ISLAMABAD: Saudi Arabia’s King Salman bin Abdulaziz received Pakistan's President Arif Alvi at the Yamama palace in Riyadh on Wednesday, a statement released by the president’s office read.
During the meeting, the two leaders discussed matters of mutual interest, bilateral ties, trade, investment, and economic relations.
Pakistan’s acting ambassador in Riyadh, Zeeshan Ahmed, and consul general in Jeddah, Sheheryar Akbar Khan also accompanied the president in the meeting.
President Alvi was received by the governor of Riyadh, Prince Faisal bin Bandar when he arrived in the capital from Madinah.
The president reached Saudi Arabia on Sunday to perform Umrah, marking his first visit to the Kingdom since assuming office in September this year.
Saudi Ambassador to Pakistan, Nawaf bin Saeed Al-Malki also accompanied the president on his journey.

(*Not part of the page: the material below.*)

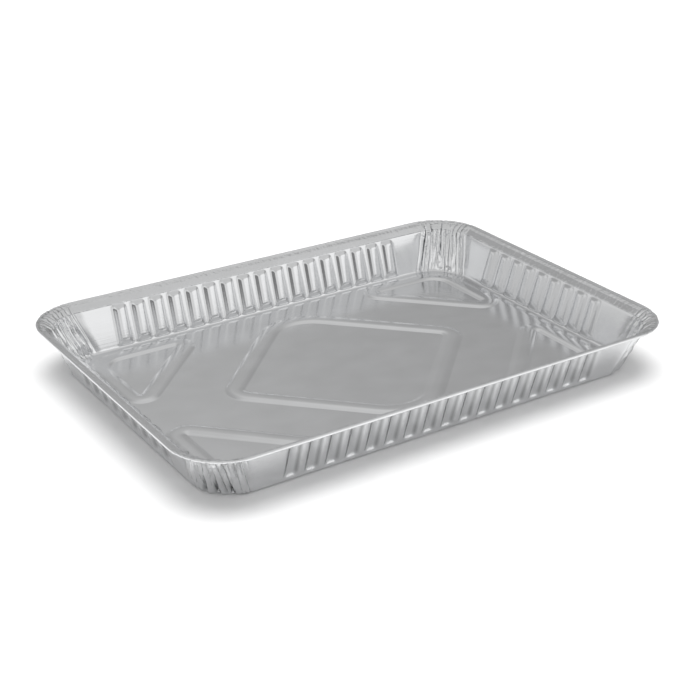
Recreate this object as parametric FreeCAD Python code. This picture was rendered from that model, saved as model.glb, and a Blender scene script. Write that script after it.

Meanwhile, Pakistan’s Press Information Department (PID) tweeted on Wednesday that the Minister for Religious Affairs, Noor ul Haq Qadri -- who is also in Saudi Arabia to perform Umrah -- met with President Alvi in Madinah and briefed him about the ongoing talks with the Saudi authorities pertaining to the Hajj agreements.
“President welcomed additional 5,000 quota for Pakistani pilgrims granted by Saudi govt,” a statement released by the PID read.
On Monday, both Pakistan and Saudi Arabia signed an agreement to increase the annual Hajj quota for Pakistan in 2019.
Targeting an increase of 5,000 pilgrims next year, authorities said nearly 184,210 Pakistanis will be able to perform Hajj.
Pakistan and Saudi Arabia enjoy close bilateral relations, with historic trade ties and religious affinity providing a strong basis of trust between the two countries.